Stability conditions in the mathematical Gauged Linear Sigma Model
Huai-Liang Chang, Shuai Guo, Jun Li, Wei-Ping Li, Yang Zhou
TL;DR
This work introduces Ω-stability, a unifying stability condition for LG-quasimaps in GLSM that extends Mixed-Spin-P fields to a broad class of GIT targets, including Calabi–Yau complete intersections in toric varieties. It proves that the moduli stack LGQ^{Ω}_{g,k}(X,d) is a separated Deligne–Mumford stack of finite type, and is proper when the target quotient V/\!/_{θ}G is projective and the stability set S is full. The authors develop a projective-space case as a prototype, establish a stabilization process, and then extend to the general case by constructing a comparison map to ℙ^{N-1} and checking a local valuative criterion, with boundedness proved in the abelian setting. The framework provides a geometric platform to compute higher-genus Gromov-Witten invariants for wider GLSM targets, connecting MSP theories with broader GLSM formalisms and opening paths toward BCOV-type results in new geometries.
Abstract
The theory of Mixed-Spin-P (MSP) fields was introduced by Chang-Li-Li-Liu for the quintic threefold, aiming at studying its higher-genus Gromov-Witten invariants. Chang-Guo-Li has successfully applied it to prove conjectures including the BCOV Feynman rule, Yamaguchi-Yau's polynomiality conjecture and the Holomorphic Anomaly Equation.
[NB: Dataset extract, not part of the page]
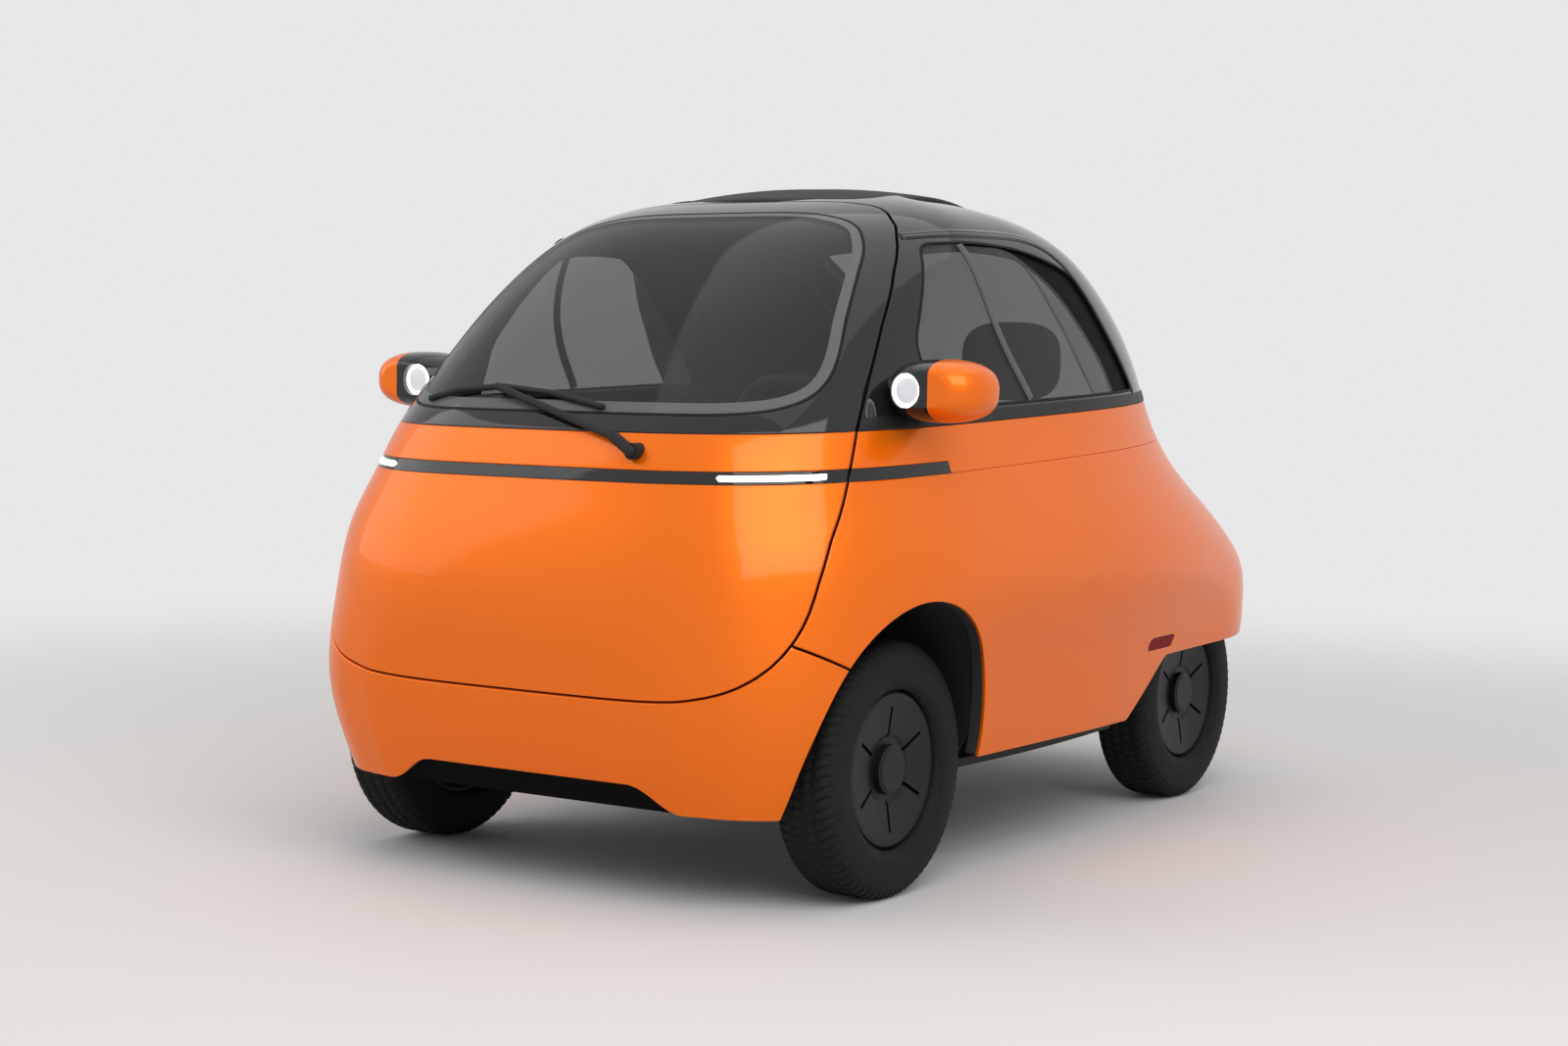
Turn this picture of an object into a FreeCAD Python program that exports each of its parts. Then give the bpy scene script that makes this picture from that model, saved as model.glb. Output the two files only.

Meanwhile, Fan-Jarvis-Ruan introduced a mathematical theory of Gauged Linear Sigma Model (GLSM), associating a counting theory to a GIT quotient with a super-potential, under suitable assumptions. This paper provides a common generalization of both works, by introducing new stability conditions in the mathematical GLSM. We show that our stability condition guarantees the separatedness and properness of the cosection degeneracy locus in the moduli. It generalizes the MSP fields construction to more general GIT quotients, including Calabi-Yau global complete intersections in toric varieties. This hopefully provides a geometric platform to effectively compute their higher-genus Gromov-Witten invariants.